What you will do: Word for word, restate every line of the listing that follows.

Supplied information:
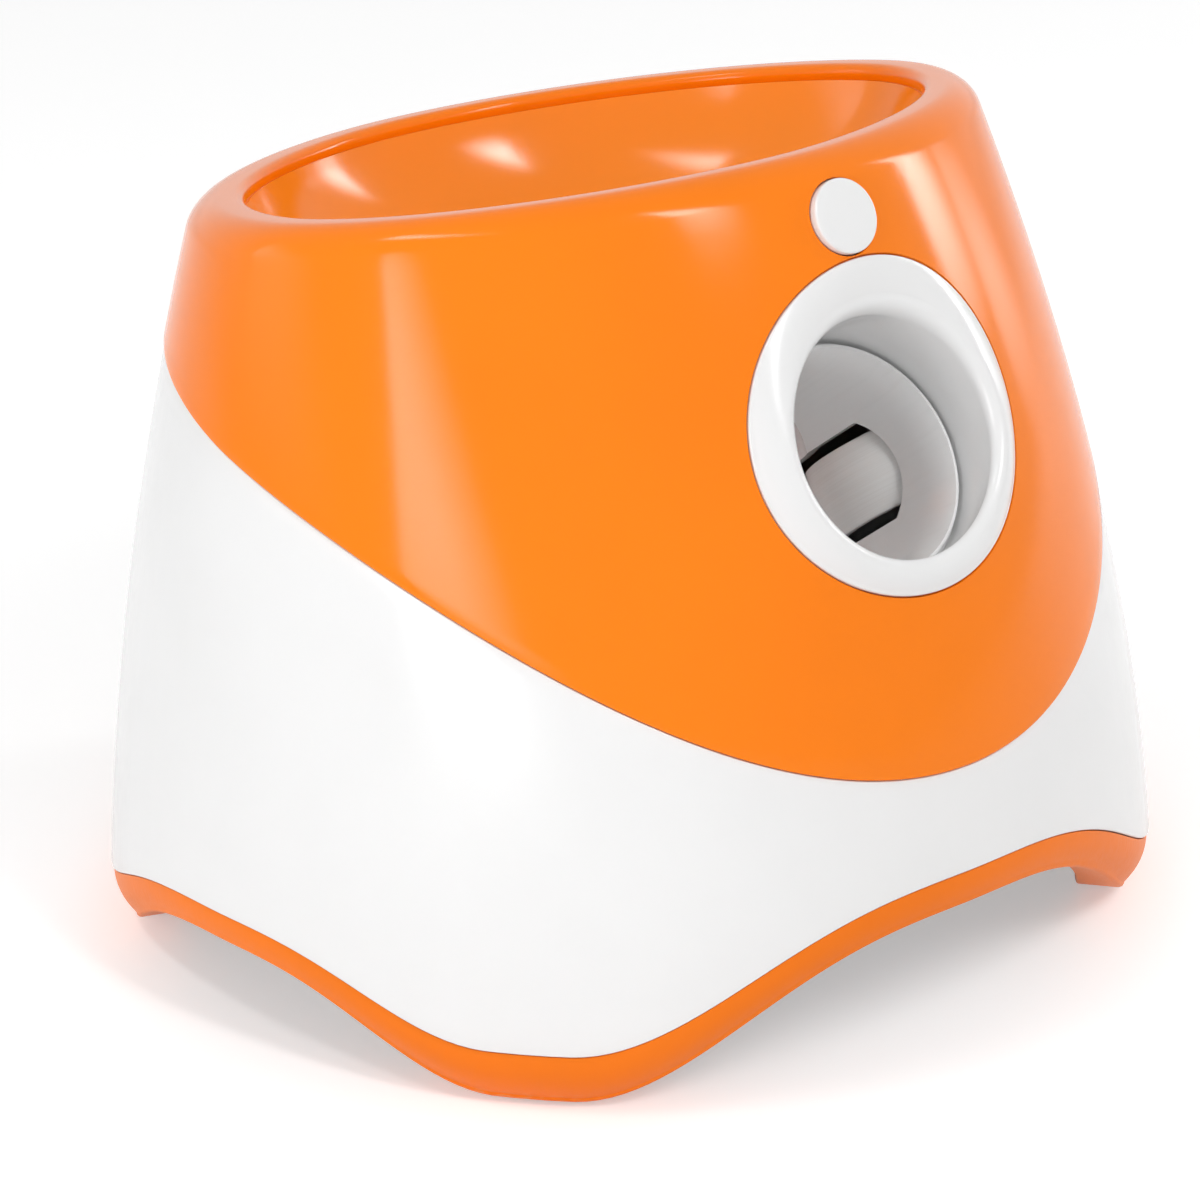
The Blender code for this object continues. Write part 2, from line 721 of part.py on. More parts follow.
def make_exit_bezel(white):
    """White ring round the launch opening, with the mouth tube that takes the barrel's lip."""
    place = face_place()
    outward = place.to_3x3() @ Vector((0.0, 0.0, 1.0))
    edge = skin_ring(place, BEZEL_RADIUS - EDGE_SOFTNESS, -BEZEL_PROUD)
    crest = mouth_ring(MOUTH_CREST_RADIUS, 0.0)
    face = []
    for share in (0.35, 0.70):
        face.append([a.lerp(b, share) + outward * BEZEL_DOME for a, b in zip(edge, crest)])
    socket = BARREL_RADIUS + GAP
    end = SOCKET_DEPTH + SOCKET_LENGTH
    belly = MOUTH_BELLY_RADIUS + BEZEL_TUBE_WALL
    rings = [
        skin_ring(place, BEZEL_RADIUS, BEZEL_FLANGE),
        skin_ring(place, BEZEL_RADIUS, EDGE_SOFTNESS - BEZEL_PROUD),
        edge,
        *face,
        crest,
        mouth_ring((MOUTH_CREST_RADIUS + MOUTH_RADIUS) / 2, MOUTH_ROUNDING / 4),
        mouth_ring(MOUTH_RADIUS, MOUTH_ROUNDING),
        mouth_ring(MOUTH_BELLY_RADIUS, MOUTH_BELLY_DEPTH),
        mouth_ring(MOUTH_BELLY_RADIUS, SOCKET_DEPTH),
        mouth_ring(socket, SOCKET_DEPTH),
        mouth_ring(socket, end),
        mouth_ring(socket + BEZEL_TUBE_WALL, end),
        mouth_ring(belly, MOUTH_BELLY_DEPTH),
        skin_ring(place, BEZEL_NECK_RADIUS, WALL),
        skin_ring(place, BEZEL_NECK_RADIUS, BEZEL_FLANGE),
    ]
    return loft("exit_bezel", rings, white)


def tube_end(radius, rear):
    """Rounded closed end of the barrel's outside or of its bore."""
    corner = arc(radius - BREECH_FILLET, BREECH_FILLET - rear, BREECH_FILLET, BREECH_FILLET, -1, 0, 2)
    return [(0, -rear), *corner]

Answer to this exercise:
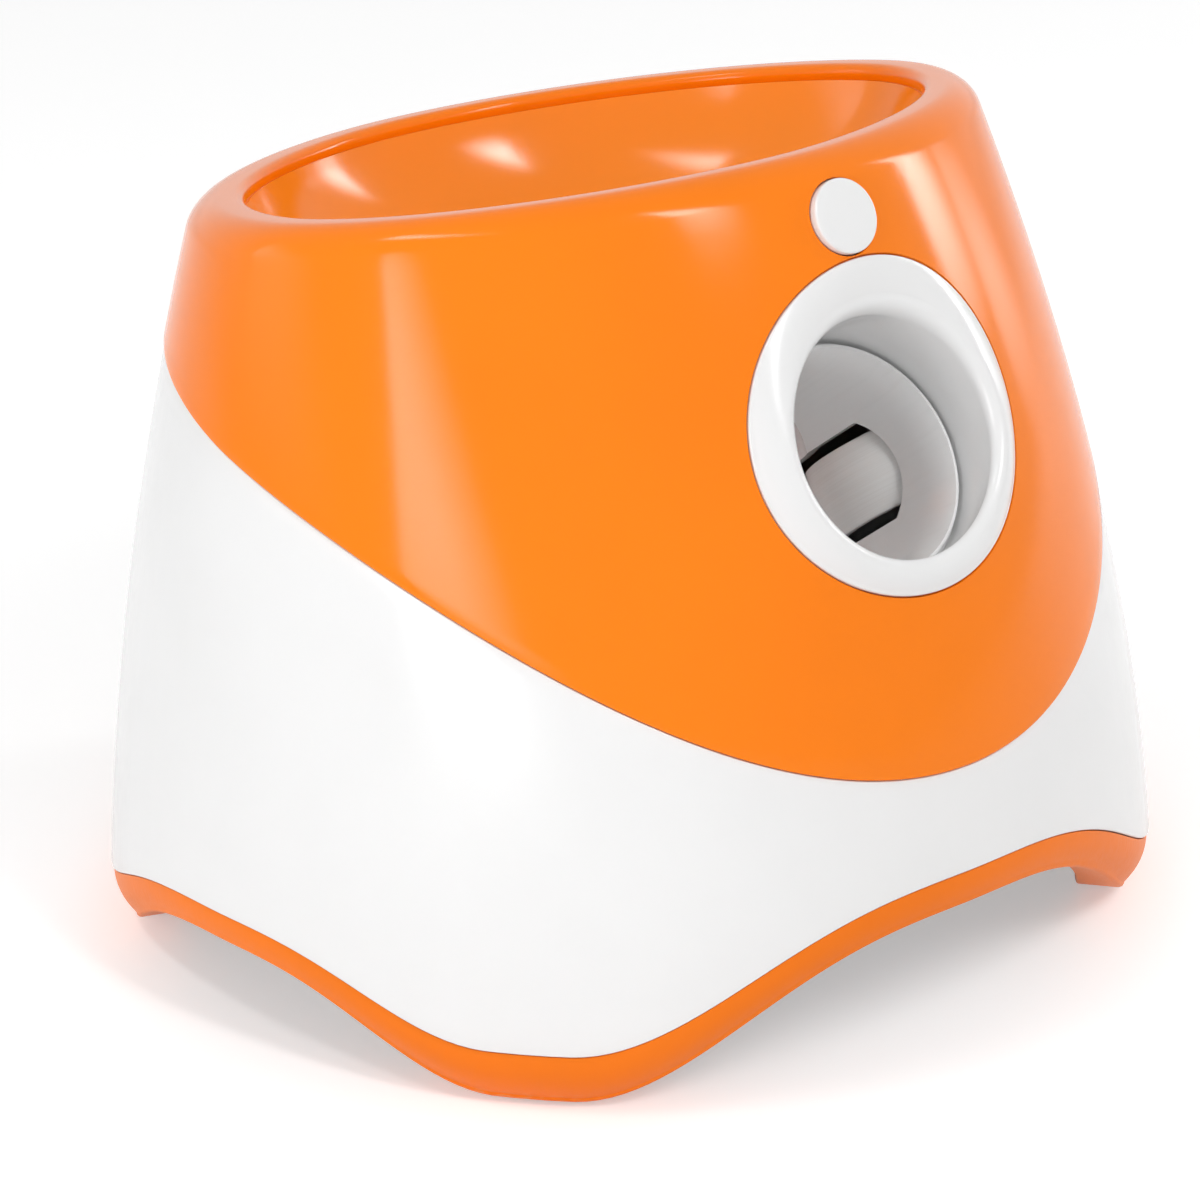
The Blender code for this object continues. Write part 2, from line 721 of part.py on. More parts follow.
def make_exit_bezel(white):
    """White ring round the launch opening, with the mouth tube that takes the barrel's lip."""
    place = face_place()
    outward = place.to_3x3() @ Vector((0.0, 0.0, 1.0))
    edge = skin_ring(place, BEZEL_RADIUS - EDGE_SOFTNESS, -BEZEL_PROUD)
    crest = mouth_ring(MOUTH_CREST_RADIUS, 0.0)
    face = []
    for share in (0.35, 0.70):
        face.append([a.lerp(b, share) + outward * BEZEL_DOME for a, b in zip(edge, crest)])
    socket = BARREL_RADIUS + GAP
    end = SOCKET_DEPTH + SOCKET_LENGTH
    belly = MOUTH_BELLY_RADIUS + BEZEL_TUBE_WALL
    rings = [
        skin_ring(place, BEZEL_RADIUS, BEZEL_FLANGE),
        skin_ring(place, BEZEL_RADIUS, EDGE_SOFTNESS - BEZEL_PROUD),
        edge,
        *face,
        crest,
        mouth_ring((MOUTH_CREST_RADIUS + MOUTH_RADIUS) / 2, MOUTH_ROUNDING / 4),
        mouth_ring(MOUTH_RADIUS, MOUTH_ROUNDING),
        mouth_ring(MOUTH_BELLY_RADIUS, MOUTH_BELLY_DEPTH),
        mouth_ring(MOUTH_BELLY_RADIUS, SOCKET_DEPTH),
        mouth_ring(socket, SOCKET_DEPTH),
        mouth_ring(socket, end),
        mouth_ring(socket + BEZEL_TUBE_WALL, end),
        mouth_ring(belly, MOUTH_BELLY_DEPTH),
        skin_ring(place, BEZEL_NECK_RADIUS, WALL),
        skin_ring(place, BEZEL_NECK_RADIUS, BEZEL_FLANGE),
    ]
    return loft("exit_bezel", rings, white)


def tube_end(radius, rear):
    """Rounded closed end of the barrel's outside or of its bore."""
    corner = arc(radius - BREECH_FILLET, BREECH_FILLET - rear, BREECH_FILLET, BREECH_FILLET, -1, 0, 2)
    return [(0, -rear), *corner]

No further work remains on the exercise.